Grabower Süsswaren GmbH
- Type: GmbH
- Industry: Food Processing
- Founder: Johann Bollhagen
- Headquarters: Grabow (Ludwigslust-Parchim), Germany
- Area served: Worldwide
- Key people: Simone Koltzau (General Manager), Otto Lithardt (General Manager), Claus-Peter Rochlitz (General Manager)
- Owner: Biscuit International
- Website: http://www.grabower.de/ (archived)

= Grabower Süsswaren =

German food company based in Grabow

Grabower Süsswaren is a German food company based in Grabow. It was founded in 1835 by Johann Bollhagen as a bakery that produced pretzels, waffles and pepper nuts.
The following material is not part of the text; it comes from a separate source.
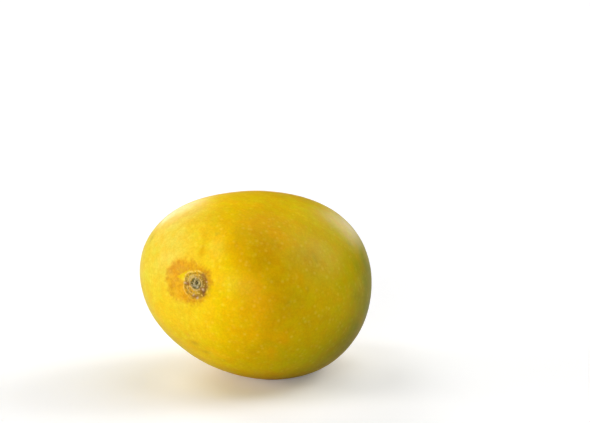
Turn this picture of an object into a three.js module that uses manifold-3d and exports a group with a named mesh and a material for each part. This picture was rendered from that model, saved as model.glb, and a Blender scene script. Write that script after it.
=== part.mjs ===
// A whole ripe mango, as picked, lying on one cheek. Millimetres, +Z up.
//
// The fruit is one solid. Its long axis lies along Y with the stalk end towards -Y, its width along X and
// its thickness along Z. It is a unit sphere pushed out to the fruit's shape, turned to the way the fruit
// lies, and cut flat at Z = 0 over the small spot that it rests on. The origin is the middle of that spot.

import * as THREE from "three";
import { mergeVertices } from "three/addons/utils/BufferGeometryUtils.js";
import Module from "manifold-3d";

// Driving dimensions of the fruit.
const LENGTH = 95; // stalk end to tip
const WIDTH = 80; // shoulder to shoulder, before the taper
const THICKNESS = 67; // cheek to cheek, before the taper
const FULLNESS = 0.01; // how far it swells past a plain ellipsoid between its axes
const WIDTH_TAPER = 0.13; // share by which the width grows at the stalk end and shrinks at the tip
const THICKNESS_TAPER = 0.02; // the same for the thickness
const BLUNTNESS = 0.07; // share by which the thickness is held up near both ends
const BOW = 4.8; // how far the middle stands to +X of the two ends
const BELLY = 3.6; // how far the middle hangs below the two ends

// The beak, a low swelling on the tip where the flower's style stood.
const BEAK = { across: 0.3, up: 0.05, radius: 9, height: 1 };

// The scar where the stalk broke off, a little off the long axis: a shallow dish inside a low lip.
const SCAR = { across: 0.118, up: 0.029 };
const DISH = { radius: 3.9, depth: 0.7, slope: 1.8 }; // slope: how wide the dish's side is
const LIP = { radius: 4.9, height: 0.3, halfWidth: 1.1 };

// How the fruit lies: the stalk end a little raised, the fruit rolled to +X, the spot below pressed flat.
const STALK_END_UP = THREE.MathUtils.degToRad(6.2);
const ROLL = THREE.MathUtils.degToRad(14.5);
const FLAT_DEPTH = 1; // how much of the round underside the flat spot takes away

// The mesh: segments round the scar, and rings from the scar to the far side, closer over the scar.
const SEGMENTS = 72;
const SCAR_RINGS = 10;
const BODY_RINGS = 34;
const SCAR_ANGLE = 0.19; // radians of the unit sphere that the scar's rings cover

// A direction a little off the long axis, at the stalk end (-1) or at the tip (+1).
function endDirection({ across, up }, end) {
  return new THREE.Vector3(across, end * Math.sqrt(1 - across ** 2 - up ** 2), up);
}

const scarDirection = endDirection(SCAR, -1);
const beakDirection = endDirection(BEAK, 1);

// A unit sphere made as a lathe whose rings crowd round its first pole, which is turned to the scar.
function sphereRoundScar() {
  const rings = SCAR_RINGS + BODY_RINGS;
  const profile = [];
  for (let ring = 0; ring <= rings; ring++) {
    const overScar = Math.min(ring / SCAR_RINGS, 1) * SCAR_ANGLE;
    const past = (Math.max(ring - SCAR_RINGS, 0) / BODY_RINGS) * (Math.PI - SCAR_ANGLE);
    const isPole = ring === 0 || ring === rings;
    profile.push(new THREE.Vector2(isPole ? 0 : Math.sin(overScar + past), -Math.cos(overScar + past)));
  }
  const turn = new THREE.Quaternion().setFromUnitVectors(new THREE.Vector3(0, -1, 0), scarDirection);
  return new THREE.LatheGeometry(profile, SEGMENTS).applyQuaternion(turn);
}

// The skin's place in the direction d of the unit sphere, without the beak and the scar.
function bodyPoint(d) {
  const toStalk = -d.y;
  const [along, across, up] = [d.y ** 2, d.x ** 2, d.z ** 2];
  const full = 1 + 4 * FULLNESS * (along * across + across * up + up * along);
  const wide = 1 + WIDTH_TAPER * toStalk;
  const thick = 1 + THICKNESS_TAPER * toStalk + BLUNTNESS * along;
  return new THREE.Vector3(
    (WIDTH / 2) * d.x * full * wide + BOW * (1 - along),
    (LENGTH / 2) * d.y * full,
    (THICKNESS / 2) * d.z * full * thick - BELLY * (1 - along),
  );
}

// The body's outward normal in the direction d, from a short step to each side of it.
function bodyNormal(d) {
  const step = 1e-3;
  const side = new THREE.Vector3(1, 0, 0).cross(d).normalize();
  const rise = new THREE.Vector3().crossVectors(d, side);
  const stepped = (way, length) => bodyPoint(d.clone().addScaledVector(way, length).normalize());
  const slope = (way) => stepped(way, step).sub(stepped(way, -step));
  return slope(side).cross(slope(rise)).normalize();
}

// A smooth rise, 1 at distance 0 and almost 0 from twice its radius on.
function swelling(distance, radius) {
  return Math.exp(-((distance / radius) ** 2));
}

// How far the skin stands out at a distance from the scar's middle: sunk in the dish, raised on the lip.
function scarRelief(distance) {
  const floor = DISH.radius - DISH.slope / 2;
  const sunk = 1 - THREE.MathUtils.smoothstep(distance, floor, floor + DISH.slope);
  return LIP.height * swelling(distance - LIP.radius, LIP.halfWidth) - DISH.depth * sunk;
}

// The whole fruit in its own frame, before it is laid down.
function fruitGeometry() {
  const scar = { middle: bodyPoint(scarDirection), out: bodyNormal(scarDirection) };
  const beak = { middle: bodyPoint(beakDirection), out: bodyNormal(beakDirection) };
  const geometry = sphereRoundScar();
  const corners = geometry.getAttribute("position");
  const d = new THREE.Vector3();
  for (let i = 0; i < corners.count; i++) {
    const p = bodyPoint(d.fromBufferAttribute(corners, i).normalize());
    const relief = scarRelief(p.distanceTo(scar.middle));
    const swell = BEAK.height * swelling(p.distanceTo(beak.middle), BEAK.radius);
    p.addScaledVector(scar.out, relief).addScaledVector(beak.out, swell);
    corners.setXYZ(i, p.x, p.y, p.z);
  }
  return geometry;
}

// Turns the fruit to the way it lies, with its lowest point FLAT_DEPTH below Z = 0.
function lieDown(geometry) {
  geometry.applyMatrix4(new THREE.Matrix4().makeRotationFromEuler(new THREE.Euler(-STALK_END_UP, ROLL, 0)));
  geometry.computeBoundingBox();
  return geometry.translate(0, 0, -geometry.boundingBox.min.z - FLAT_DEPTH);
}

// A closed three.js geometry as a manifold-3d solid.
function toSolid(wasm, geometry) {
  geometry.deleteAttribute("normal");
  geometry.deleteAttribute("uv");
  const merged = mergeVertices(geometry, 1e-4);
  const vertProperties = merged.getAttribute("position").array;
  const triVerts = new Uint32Array(merged.index.array);
  return new wasm.Manifold(new wasm.Mesh({ numProp: 3, vertProperties, triVerts }));
}

// A manifold-3d solid as a three.js geometry.
function toGeometry(solid) {
  const { vertProperties, triVerts } = solid.getMesh();
  const geometry = new THREE.BufferGeometry();
  geometry.setAttribute("position", new THREE.BufferAttribute(vertProperties, 3));
  geometry.setIndex(new THREE.BufferAttribute(triVerts, 1));
  geometry.computeVertexNormals();
  return geometry;
}

// Moves the fruit along X and Y so that the middle of its flat spot is over the origin.
function centreOverFlat(geometry) {
  const corners = geometry.getAttribute("position");
  const flat = new THREE.Box3();
  const p = new THREE.Vector3();
  for (let i = 0; i < corners.count; i++) {
    if (p.fromBufferAttribute(corners, i).z < 1e-4) flat.expandByPoint(p);
  }
  const middle = flat.getCenter(new THREE.Vector3());
  return geometry.translate(-middle.x, -middle.y, 0);
}

// The fruit with everything below Z = 0 cut away.
async function mangoGeometry() {
  const wasm = await Module();
  wasm.setup();
  const ground = new THREE.BoxGeometry(2 * LENGTH, 2 * LENGTH, LENGTH).translate(0, 0, -LENGTH / 2);
  const whole = toSolid(wasm, lieDown(fruitGeometry()));
  return centreOverFlat(toGeometry(whole.subtract(toSolid(wasm, ground))));
}

const skin = new THREE.MeshStandardMaterial({ color: 0xceab16, roughness: 0.42, metalness: 0 });
const mango = new THREE.Mesh(await mangoGeometry(), skin);
mango.name = "mango";

const fruit = new THREE.Group();
fruit.add(mango);

export default fruit;
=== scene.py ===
"""A ripe yellow mango lying on one cheek on a pale floor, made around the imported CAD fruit.

Lengths are in metres, or in millimetres where a comment says so, in the CAD part's frame: +Z up,
the stalk end towards -Y, the origin in the middle of the flat spot that the fruit rests on.
Directions round the fruit are in degrees from -Y towards +X, and colours are sRGB from 0 to 255.
"""

import math

import bpy
import numpy as np
from mathutils import Matrix, Vector, noise


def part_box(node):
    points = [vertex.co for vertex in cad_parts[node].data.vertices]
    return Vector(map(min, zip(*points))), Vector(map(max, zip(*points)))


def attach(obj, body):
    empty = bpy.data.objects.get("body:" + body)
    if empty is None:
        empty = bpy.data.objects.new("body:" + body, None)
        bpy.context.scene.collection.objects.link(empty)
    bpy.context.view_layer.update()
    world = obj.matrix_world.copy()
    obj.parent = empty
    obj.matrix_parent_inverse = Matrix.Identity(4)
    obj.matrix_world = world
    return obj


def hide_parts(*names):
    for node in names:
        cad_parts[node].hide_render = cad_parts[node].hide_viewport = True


MM = 0.001

# The body of the fruit, as in the CAD part.
LENGTH = 95 * MM
WIDTH = 80 * MM
THICKNESS = 67 * MM
FULLNESS = 0.01  # how far it swells past a plain ellipsoid between its axes
WIDTH_TAPER = 0.13  # share by which the width grows at the stalk end and shrinks at the tip
THICKNESS_TAPER = 0.02
BLUNTNESS = 0.07  # share by which the thickness is held up near both ends
BOW = 4.8 * MM  # how far the middle stands to +X of the two ends
BELLY = 3.6 * MM  # how far the middle hangs below the two ends
STALK_END_UP = math.radians(6.2)
ROLL = math.radians(14.5)

# Where the scar and the beak sit: how far off the long axis, on the unit sphere.
SCAR_AT = {"across": 0.118, "up": 0.029}
BEAK_AT = {"across": 0.3, "up": 0.05}
BEAK_RADIUS = 9 * MM
BEAK_HEIGHT = 1 * MM
DIMPLE_RADIUS = 2.4 * MM
DIMPLE_DEPTH = 0.5 * MM

# Low swells all over the skin: how wide and how high.
SWELLS = [(14 * MM, 0.16 * MM), (5 * MM, 0.035 * MM)]

# The mesh: rings from the scar's pole to the far pole, closest over the scar, and corners on each.
RINGS = 280
SEGMENTS = 340
SCAR_CLOSENESS = 0.12  # how wide the first ring is, as a share of an even one

# The map that finishes are baked to: a disc for the scar's half and one for the other, as shares
# of the map's side.
DISC_RADIUS = 0.29
DISC_STRETCH = 0.8  # under 1, it gives the disc's middle more room
DISC_MARGIN = 0.003

# The scar, in millimetres on the skin: across and up from the scar's middle, and sizes. It is a
# dish with a raised lip, and in it a ring round a core, whose oval eye has a pit in it. Crumbs of
# cork lie round its edge, and pale spots on the edges of some of them are painted highlights.
SCAR_REACH = 25  # no part of the scar or its halo is further out
FAR_AWAY = 1000  # where the skin past that counts as being, so that nothing is put on it
DISH = {"floor": 3.3, "rim": 4.8, "depth": 0.6}
LIP = {"across": 0.2, "up": -0.7, "radius": 5.05, "height": 0.22, "half_width": 0.7}
RING = {"across": -0.2, "up": 0.0, "radius": 2.5, "height": 0.3, "half_width": 0.5}
CRESCENT = {"across": 0.0, "up": 0.0, "radius": 1.7, "half_width": 0.4}
EYE = {"across": 0.15, "up": 0.05, "half_width": 0.95, "half_height": 1.5, "height": 0.12}
EYE_LINE = 0.25  # the half width of the line round the eye
PIT = {"across": 0.2, "up": 0.15, "half_width": 0.3, "half_height": 0.62, "depth": 0.6}
CRUMBS = [
    {"across": -3.4, "up": -0.35, "radius": 0.85, "height": 0.35, "dark": 0.6},
    {"across": 3.9, "up": 1.35, "radius": 0.7, "height": 0.3, "dark": 0.6},
    {"across": 3.4, "up": 2.2, "radius": 0.5, "height": 0.2, "dark": 0.3},
    {"across": 2.8, "up": 3.2, "radius": 0.85, "height": 0.25, "dark": 0.4},
    {"across": 4.2, "up": -1.05, "radius": 0.75, "height": 0.35, "dark": 0.6},
    {"across": 3.1, "up": -2.7, "radius": 0.95, "height": 0.45, "dark": 1.0},
    {"across": 3.4, "up": -3.8, "radius": 0.55, "height": 0.25, "dark": 0.8},
    {"across": 2.1, "up": -1.8, "radius": 0.6, "height": 0.1, "dark": 0.5},
    {"across": 0.5, "up": -4.8, "radius": 0.7, "height": 0.3, "dark": 0.6},
    {"across": -0.8, "up": -4.6, "radius": 0.65, "height": 0.3, "dark": 0.6},
]
# Pale spots on the edges of crumbs: painted highlights.
CRUMB_HIGHLIGHTS = [
    {"across": -4.2, "up": -0.25, "radius": 0.35},
    {"across": 2.7, "up": -2.0, "radius": 0.4},
    {"across": -1.0, "up": -4.3, "radius": 0.35},
    {"across": 0.8, "up": -5.1, "radius": 0.35},
    {"across": 4.4, "up": 0.9, "radius": 0.3},
]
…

In 1902 it was taken over by Gustav Ritter, who expanded the sales area and began exporting.

In 1951 the company was nationalized as VEB Grabower Dauerbackwaren. The main products produced were chocolate covered marshmallows and pastries.

In 1991, the Schiesser-Group took over the company, reduced the product range to only chocolate covered marshmallows and automated the production processes. Due to the problems in implementing automation, Grabower ran into difficulties and had to file for bankruptcy in 1996. Since 1996, it has been managed by Otto and Monika Lithardt, modernizing the company and increasing profit from 5 million Euros in 1996 to 145 million Euros in 2006.

Grabower produces a range of biscuits and cakes. The company exports products to roughly 50 countries and offers private-label production services. As of June 2010 they have joined the Continental Bakeries group.

Lithard expanded the company through further acquisitions to form the Grabower confectionery group. Pastries, chocolate covered marshmallows, waffle marshmallows and crispbread were produced at the Grabow, Arnstadt, Prichsenstadt, Kühren-Burkartshain and Herten locations. In 2010, the group generated annual sales of over 100 million euros with 650 employees, including around 230 in the Grabow main plant.

In 2010, Grabower Süsswaren GmbH was taken over by Continental Bakeries along with several other Lithard acquisitions. On 12 September 2012, Wolf Süßwaren GmbH from Arnstadt was merged into Grabower Süsswaren GmbH. Continental Bakeries, which owned Grabower Süsswaren, was acquired by Biscuit International in 2022.